Solar and wind energy are excellent sources for powering low-power appliances during emergency conditions and for powering high-power appliances in remote locations. Marxist environmentalism has been used to advance the corrupt agenda of “climatism,” escalating in the war on coal which resulted in expensive electricity, hurting the poor and the middle class.

 According to Jonathan Fahey, quoting a University of Chicago study released in June 23, 2015, installing new windows, replacing insulation, and making other home efficiency improvements fell 2.5 times short of the projected energy savings. Because the study looked at low income homes, a second study surveyed middle-income homes and the results were similar. http://econresearch.uchicago.edu/content/do-energy-efficiency-investments-deliver-evidence-weatherization-assistance-program

Making older homes more energy-efficient may not be the “cheapest way to reduce emissions of carbon dioxide.” Weatherizing and cash-for-caulking may not reduce energy use much either. “Steven Nadel, executive director of the American Council for an Energy-Efficient Economy, said that weatherization programs for low-income households are typically among the least cost-effective energy efficiency measures.” http://www.azcentral.com/story/money/2015/06/24/study-home-efficiency-upgrades-pay/29233141/

It is very expensive for low income homes to replace windows, water heaters, and air conditioners when they are still serviceable. Can you convince homeowners when your data is based on computer models that exaggerate the energy savings? It is much cheaper to fix a leak or replace a bulb.

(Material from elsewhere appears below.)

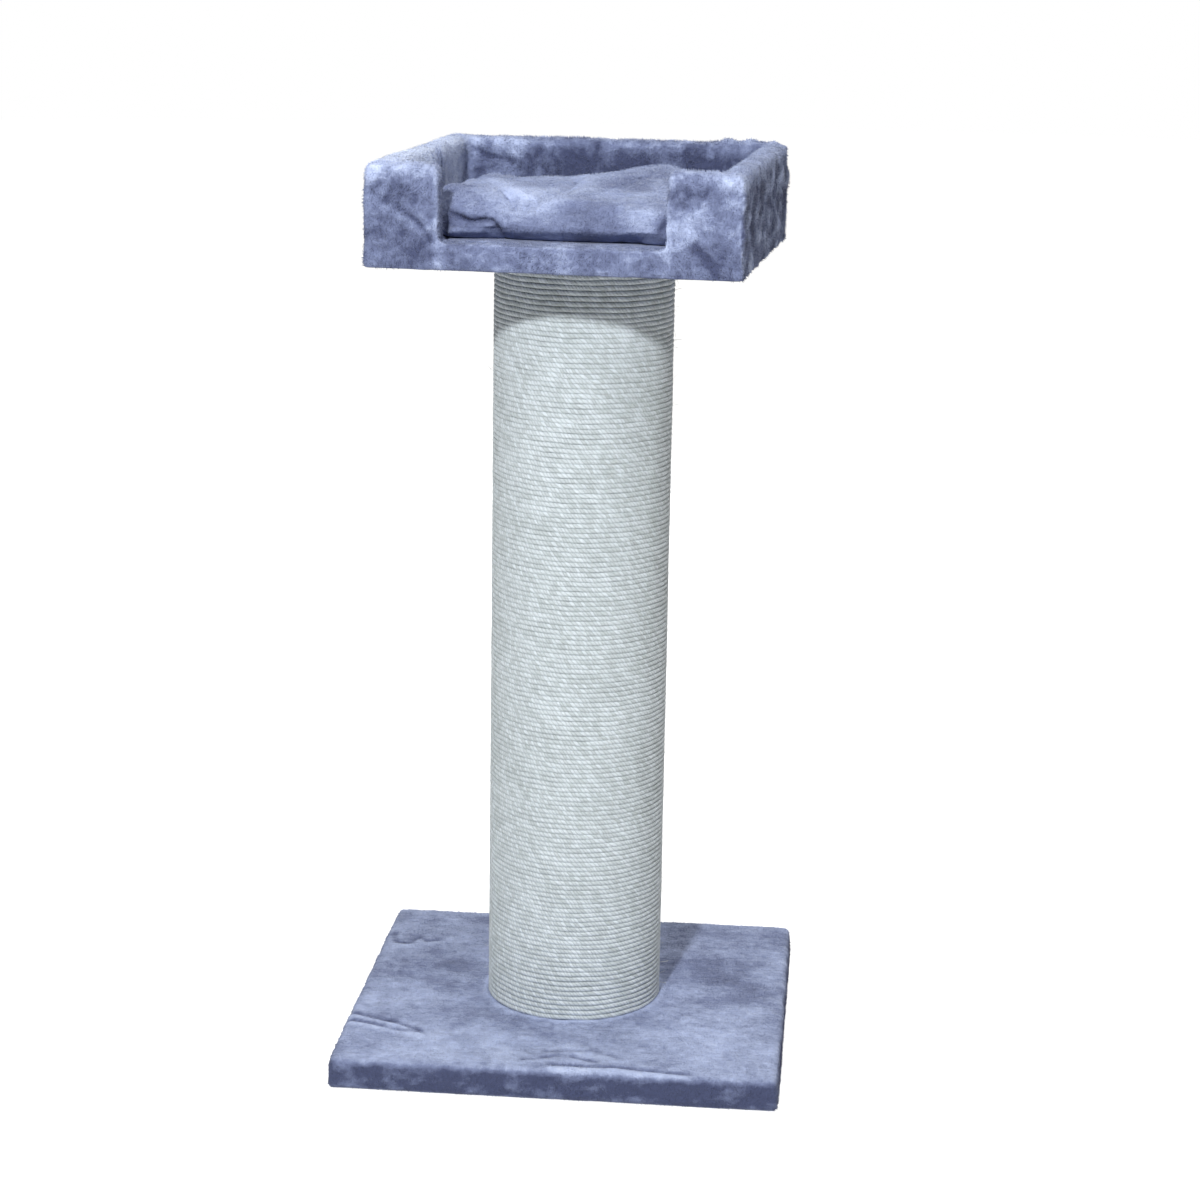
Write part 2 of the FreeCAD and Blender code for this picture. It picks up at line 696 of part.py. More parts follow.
base_bolt = make_bolt(
    "base_bolt",
    f"{BASE_TOP} + {past_nut} - ({base_bearing})",
    f"{base_bearing} - bolt_head_height",
)
bed_bolt = make_bolt(
    "bed_bolt",
    f"{bed_bearing} + {past_nut}",
    f"{BED_LEVEL} + {bed_bearing} + bolt_head_height",
    DOWN,
)
base_washer = make_washer("base_washer", base_bearing)
bed_washer = make_washer("bed_washer", f"{BED_LEVEL} + {bed_bearing} - washer_thick")
lower_nut = make_nut("lower_nut", lower_face)
upper_nut = make_nut("upper_nut", upper_face, DOWN)
lower_plug = make_plug("lower_plug", BASE_TOP, lower_nut)
upper_plug = make_plug("upper_plug", upper_face, upper_nut)
post_tube = make_tube()

subparts = [
    make_base_board(),
    make_base_cover(),
    group("bolts", [base_bolt, bed_bolt]),
    group("washers", [base_washer, bed_washer]),
    group("prong_nuts", [lower_nut, upper_nut]),
    group("end_plugs", [lower_plug, upper_plug]),
    post_tube,
    make_rope(post_tube),
]
subparts += [stand_on_post(piece) for piece in make_bed()]
for piece in make_cushion():
    subparts.append(stand_on_post(piece, f"{FLOOR_TOP} + plush_thick + cushion_rest"))
doc.recompute()

for thing in doc.Objects:
    if "Invalid" in thing.State or "Error" in thing.State:
        raise RuntimeError(f"{thing.Name} failed: {thing.State}")
for piece in subparts:
    if piece.Shape.isNull() or not piece.Shape.isValid():
        raise RuntimeError(f"{piece.Label} has no valid shape")

os.makedirs("parts", exist_ok=True)
for piece in subparts:
    piece.Shape.exportStep(f"parts/{piece.Label}.step")
    print(f"{piece.Label}: {len(piece.Shape.Solids)} solids, {piece.Shape.Volume / 1000:.1f} cm3")
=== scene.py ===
import math

import bmesh
import bpy
import numpy as np
from mathutils import Matrix, Vector, noise


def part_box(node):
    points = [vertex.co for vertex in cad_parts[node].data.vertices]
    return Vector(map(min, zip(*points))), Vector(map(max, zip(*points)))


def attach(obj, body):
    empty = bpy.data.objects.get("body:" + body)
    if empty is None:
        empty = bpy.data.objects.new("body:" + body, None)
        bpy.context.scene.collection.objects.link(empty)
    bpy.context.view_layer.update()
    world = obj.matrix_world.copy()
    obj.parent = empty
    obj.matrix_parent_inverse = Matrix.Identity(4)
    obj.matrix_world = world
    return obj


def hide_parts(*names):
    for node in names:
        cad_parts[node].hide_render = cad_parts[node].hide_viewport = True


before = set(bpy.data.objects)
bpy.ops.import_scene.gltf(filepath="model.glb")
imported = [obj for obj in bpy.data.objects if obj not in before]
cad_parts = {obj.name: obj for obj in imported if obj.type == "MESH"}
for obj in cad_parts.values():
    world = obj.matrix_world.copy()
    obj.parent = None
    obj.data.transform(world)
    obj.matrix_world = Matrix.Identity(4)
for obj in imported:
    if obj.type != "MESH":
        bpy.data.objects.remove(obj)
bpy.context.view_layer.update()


# ------------------------------------------------------------------ the studio
# A long lens looks slightly down on the post from a little to the right of its front. One soft
# lamp stands near the lens, on its left, a wide one hangs overhead and a weaker one stands behind.
# The floor is white card.

AZIMUTH, ELEVATION, ROLL = (math.radians(a) for a in (5.17, 13.93, 0.98))
LENS_PLACE = (0.2998, -3.0591, 1.2695)
FOCAL_LENGTH, SENSOR_WIDTH = 83.67, 36
LAMP_TARGET, LAMP_DISTANCE = Vector((0, 0, 0.6)), 3.4
CARD_RADIUS, CARD_GLOW = 14, 0.83


def link(data, name):
    """A new object of this mesh, lamp or camera, in the scene."""
    piece = bpy.data.objects.new(name, data)
    bpy.context.scene.collection.objects.link(piece)
    return piece


def seen_from(azimuth, elevation):
    """The direction from the post to a place that sees it from so far round and so high up."""
    level = math.cos(elevation)
    return Vector((math.sin(azimuth) * level, -math.cos(azimuth) * level, math.sin(elevation)))


toward_lens = seen_from(AZIMUTH, ELEVATION)
level_right = Vector((math.cos(AZIMUTH), math.sin(AZIMUTH), 0))
level_up = toward_lens.cross(level_right)
right = level_right * math.cos(ROLL) + level_up * math.sin(ROLL)
up = level_up * math.cos(ROLL) - level_right * math.sin(ROLL)
lens = bpy.data.cameras.new("camera")
lens.lens = FOCAL_LENGTH
lens.sensor_width = SENSOR_WIDTH
camera = link(lens, "camera")
camera.matrix_world = Matrix.Translation(LENS_PLACE) @ Matrix((right, up, toward_lens)).transposed().to_4x4()
bpy.context.scene.camera = camera


def lamp(name, azimuth, elevation, width, watts, colour):
    """A round soft lamp that looks at the middle of the post."""
    away = seen_from(math.radians(azimuth), math.radians(elevation))
    data = bpy.data.lights.new(name, "AREA")
    data.shape = "DISK"
    data.size = width
    data.energy = watts
    data.color = colour
    light = link(data, name)
    light.location = LAMP_TARGET + away * LAMP_DISTANCE
    light.rotation_euler = away.to_track_quat("Z", "Y").to_euler()


lamp("front_lamp", -7, 33, 0.2, 90, (0.96, 0.985, 1))
lamp("overhead_lamp", 40, 66, 2.2, 27, (0.98, 0.99, 1))
lamp("rear_lamp", 176, 22, 1.6, 40, (0.98, 0.99, 1))


class Tree:
    """A node tree in the making. Inputs go by name or number: a node or socket is linked, a value set."""

    def __init__(self, tree):
        self.tree = tree

    def fill(self, node, inputs):
        for key, value in inputs.items():
            if isinstance(value, bpy.types.Node):
                value = next(socket for socket in value.outputs if socket.enabled)
            if isinstance(value, bpy.types.NodeSocket):
                self.tree.links.new(value, node.inputs[key])
            else:
                node.inputs[key].default_value = value

    def add(self, kind, inputs=None, **settings):
        node = self.tree.nodes.new(kind)
        for key, value in settings.items():
            setattr(node, key, value)
        self.fill(node, inputs or {})
        return node

    def maths(self, operation, *values):
        return self.add("ShaderNodeMath", dict(enumerate(values)), operation=operation)

    def vectors(self, operation, *values):
        return self.add("ShaderNodeVectorMath", dict(enumerate(values)), operation=operation)

    def scaled(self, vector, by):
        return self.add("ShaderNodeVectorMath", {0: vector, "Scale": by}, operation="SCALE")

    def clouds(self, place, scale, detail=2, roughness=0.5, distortion=0):
        inputs = {"Scale": scale, "Detail": detail, "Roughness": roughness, "Distortion": distortion}
        return self.add("ShaderNodeTexNoise", {"Vector": place, **inputs})

    def xyz(self, x=0, y=0, z=0):
        return self.add("ShaderNodeCombineXYZ", {0: x, 1: y, 2: z})

    def read(self, name):
        return self.add("ShaderNodeAttribute", attribute_name=name).outputs["Fac"]

    def ranged(self, value, low, high, start=0, end=1, **settings):
        """The value's range from start to end, stretched to one from low to high."""
        inputs = {"Value": value, "From Min": start, "From Max": end, "To Min": low, "To Max": high}
        return self.add("ShaderNodeMapRange", inputs, **settings)

    def random(self, seed, low, high):
        """A random number, or a random vector where low and high are vectors."""
        first, kind = (0, "FLOAT_VECTOR") if isinstance(low, tuple) else (2, "FLOAT")
        inputs = {first: low, first + 1: high, "Seed": seed}
        return self.add("FunctionNodeRandomValue", inputs, data_type=kind)

    def ramp(self, share, *stops):
        """A colour ramp through stops of (position, colour), from the lowest to the highest."""
        node = self.add("ShaderNodeValToRGB", {"Fac": share})
        marks = node.color_ramp.elements
        for mark, (position, colour) in zip((marks[0], marks[1]), (stops[0], stops[-1])):
            mark.position = position
            mark.color = (*colour, 1)
        for position, colour in stops[1:-1]:
            marks.new(position).color = (*colour, 1)
        return node

    def blended(self, a, b, factor=1, **settings):
        return self.add("ShaderNodeMix", {"Factor": factor, "A": a, "B": b}, data_type="RGBA", **settings)

    def bumped(self, shader, *layers):
        """Bumps of (height, strength, distance) on the shader, each on top of the one before."""
        under = None
        for height, strength, distance in layers:
            bump = self.add("ShaderNodeBump", {"Height": height, "Strength": strength, "Distance": distance})
            if under is not None:
                self.fill(bump, {"Normal": under})
            under = bump
        self.fill(shader, {"Normal": under})

    def sees_backdrop(self):
        """1 for rays from the lens, a gloss or a clear piece, 0 for those that carry light."""
        rays = self.add("ShaderNodeLightPath").outputs
        plain = self.maths("MAXIMUM", rays["Is Camera Ray"], rays["Is Glossy Ray"])
        return self.maths("MAXIMUM", plain, rays["Is Transmission Ray"])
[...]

According to the Plumberologist, a Virginia contractor service, starting in 2015 customers can no longer buy traditional electric water heaters like those they already own.  What is available now is called heat pump technology. Your new water heaters “will have an AC unit on top that pulls heat from the air in the room to heat the water rather than producing all the heat by itself.”

As a former southern resident and owner of an AC heat pump, I can attest to my ten-year struggle with such an expensive unit that froze in summer time and never cooled my house adequately, and froze in winter time when it never warmed my house sufficiently. After ten years of so many repair calls that I lost count, I finally replaced the monstrosity with a much more efficient, less expensive, and traditional unit. And there was certainly no shortage of hot air in the atmosphere year round.

The Plumberologist identified several issues with these new heat pump water heaters:

-          At 2 feet taller, they may not fit in older homes or condos where space is an issue

-          The lightest units weigh at least 450 lbs., necessitating an extra person to install, doubling the service cost

-          Because heat pump water heaters need several hundred cubic feet of warm air to work,  homeowners will need more than a closet or small basement space to install one; and, wherever it is installed, “the room will be as cold as a freezer”

-          Because you are buying now two appliances, a water heater and air conditioner, “heat  pump heaters are twice as expensive” as the old electric water heater

Why is the EPA making homeowners buy appliances such as this heat pump water heater we do not need nor can afford, for paltry water heating efficiency in the months when we aren’t heating our homes, which for Virginians is about six months a year?

The Plumberologist suggested switching to a gas-powered water heater – if you can afford it. A tankless gas water heater is “up to 25 times more efficient than the most efficient electric water heater and, the unit pays for itself in less than 10 years.” http://plumberologist.com/electric-water-heater-replacement/

One way or another we’ll have to pay the EPA piper in order to reduce CO2 in the atmosphere that supposedly causes manufactured global warming. My plants are already suffering from the short and cooler summer.  At least the EPA will let us have hot water.



1 comment:

  1. I also had an AC heat pump at one point, it was trash! Always breaking down. Because, like you said, it was constantly bloody freezing in winter, not heating, and never cooling enough in summer. It cost me so much in repairs, I was so glad to see the back of that thing. Don't recommend them for any purpose whatsoever.